Was it your first time visiting?

Basically, there is a lot of people that try to get back into the country under a different passport. The iris scan helps to eliminate them or stop them from re-entering the country.


----------



## LesFroggitts (Dec 30, 2013)

clark10 said:


> Thanks for the reply may i ask
> What is your information based on ?


I would refer the honourable original poster to the original posting, of which I repeat for the benefit of simplicity...
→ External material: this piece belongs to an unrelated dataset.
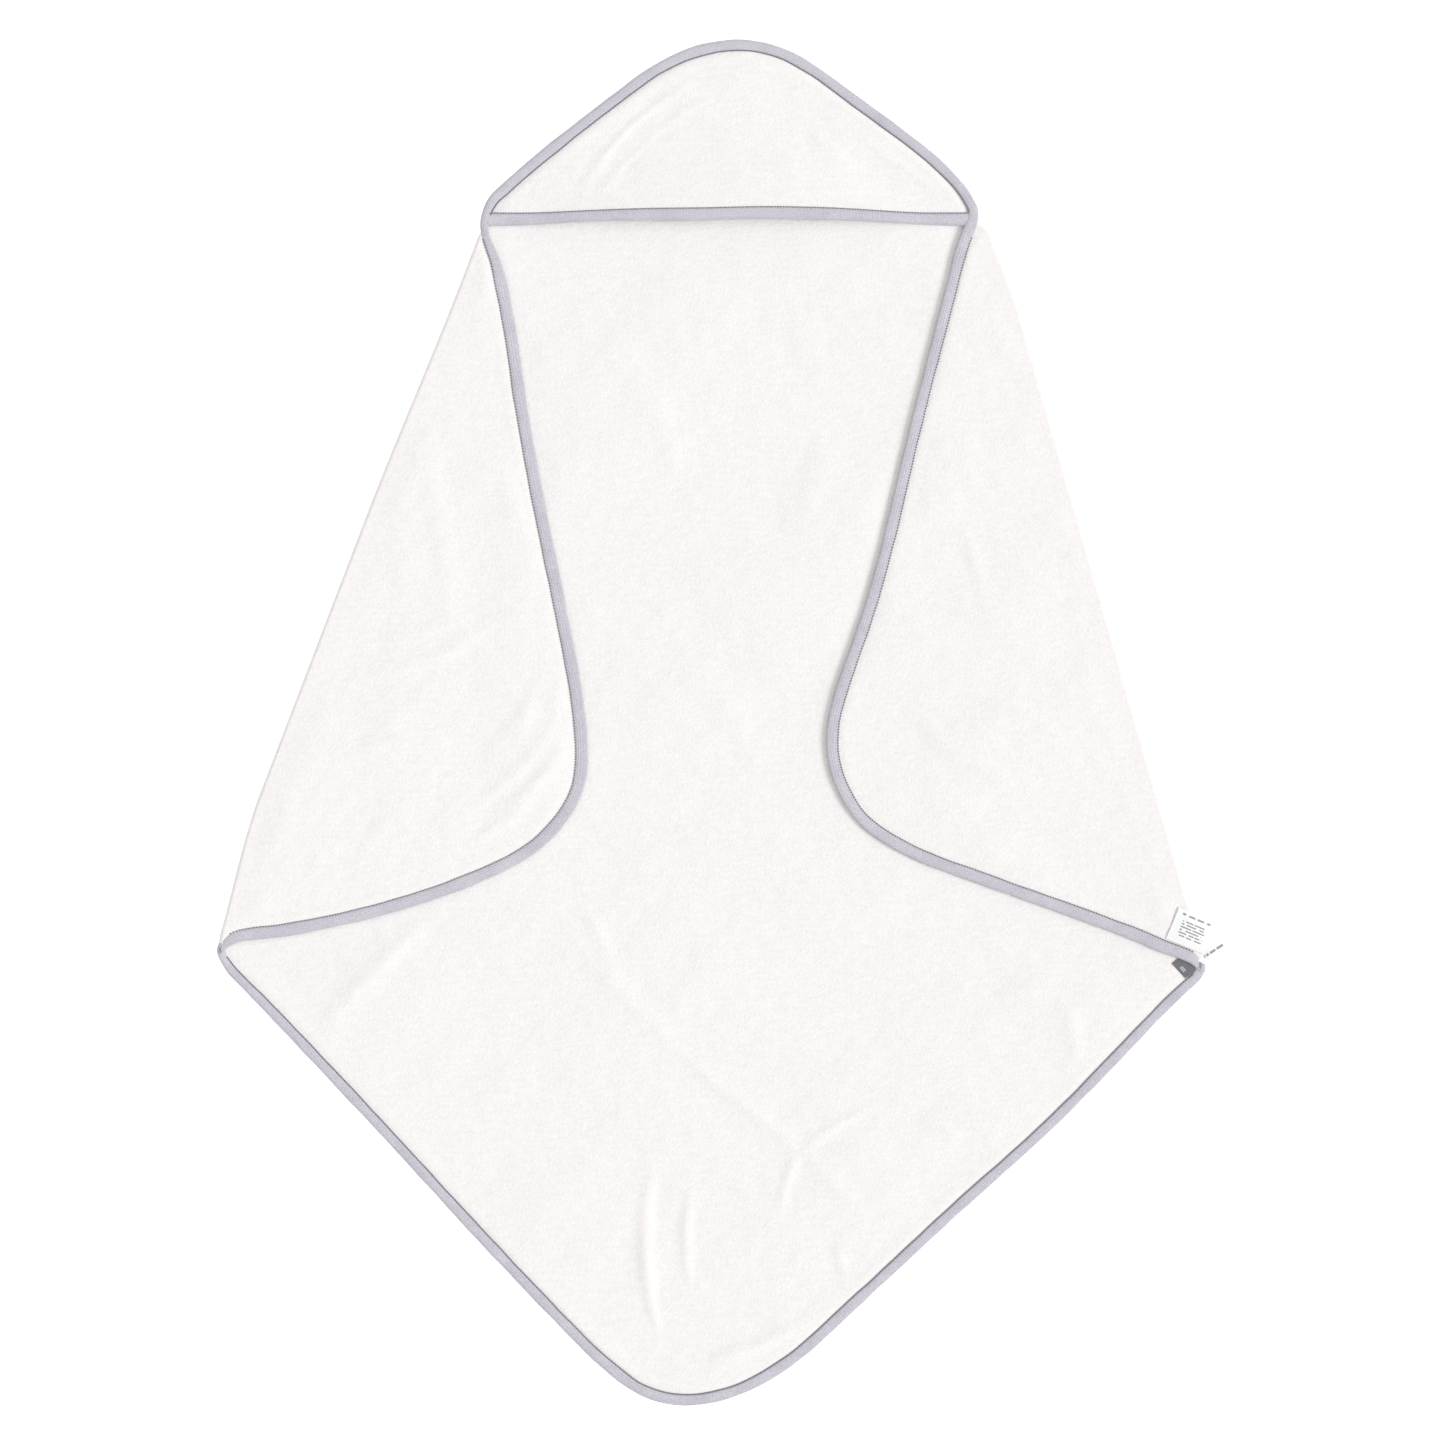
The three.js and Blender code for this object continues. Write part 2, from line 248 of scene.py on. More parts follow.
def fold(points):
    """Folds both sides of the flat towel over its front. Points are rows of x, y, z."""
    folded = np.array(points, float)
    for side in SIDES:
        t, u = side.place(folded[:, :2])
        beyond_top = FOLD_FADE * smoothstep(side.top + 3, side.top + 14, t)
        turn = np.clip((u - beyond_top + BEND_HALF) / (2 * BEND_HALF), 0, 1) * math.pi
        bent = u - beyond_top > -BEND_HALF
        height = folded[:, 2] - TERRY_MID
        reach = BEND_RADIUS - height
        past = np.maximum(u - beyond_top - BEND_HALF, 0)
        new_u = np.where(bent, beyond_top - BEND_HALF + reach * np.sin(turn) - past, u)
        new_z = np.where(bent, TERRY_MID + BEND_RADIUS - reach * np.cos(turn), folded[:, 2])
        new_u = new_u - side.pull(t, new_u)
        folded[:, :2] = side.point(t, new_u)
        folded[:, 2] = new_z
    return folded


# ---- The edge of the towel, once round: as it lies folded, and where it is when laid flat ----
def plan(points):
    return np.array(points, float) + SHIFT


def folded_edge():
    points = np.concatenate([
        HOOD_EDGE, [LEFT_SHOULDER], LEFT_FLAP_EDGE, [LEFT_CORNER], LOWER_EDGE, [RIGHT_CORNER],
        RIGHT_FLAP_EDGE, [RIGHT_SHOULDER]])
    curve = smooth_curve(plan(points), closed=True)
    count = 2 * int(round(lengths_along(curve)[-1] / STITCH_PITCH))  # even, for the stitches
    return resample(curve, count)[:-1]


EDGE = folded_edge()
STATIONS = len(EDGE)


def station(mark):
    """The number of the edge's station nearest to a marked place of the plan."""
    return int(np.argmin(np.linalg.norm(EDGE - plan(mark), axis=1)))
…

> Please no questions type of "why do you need to know this."


----------



## The Rascal (Aug 6, 2014)

The photo you get taken at the immigration desk is not an iris scan, it's just a photo.


----------



## KhalidAbuDhabi (Oct 10, 2016)

They have now e-immigration if you have Emirates ID to get rid of immigration queue.


----------



## XDoodlebugger (Jan 24, 2012)

carlh999 said:


> Was it your first time visiting?
> 
> Basically, there is a lot of people that try to get back into the country under a different passport. The iris scan helps to eliminate them or stop them from re-entering the country.


I know a Chinese girl that did this even after she got banned. Actually flew her sister in law with her to do the iris scan for her. Not sure how the sister in law got out of the airport after that but it was an elaborate effort for a visa.


----------



## clark10 (Dec 4, 2016)

LesFroggitts said:


> I would refer the honourable original poster to the original posting, of which I repeat for the benefit of simplicity...


I want to avoid accepting an information that has weak base such as base on feelings or deductions. It's enough for me to know that you as a source thinks about it and confirms that the base is not weak so i can to some degree trust your advice.

I hope you got what i mean.


----------



## LesFroggitts (Dec 30, 2013)

The only way you're going to receive official confirmation or at least as close to it as you'll ever get when in the Middle East is to go direct to the "horse's mouth". The UAE Immigration Department is the only source that will meet your requirements.

All other information received on the forum will be speculative or conjecture at the least.

The point in question, though, and I know you asked for it not to be asked - but what is your concern. Those in life with nothing to hide tend not to be 'looked at'.


----------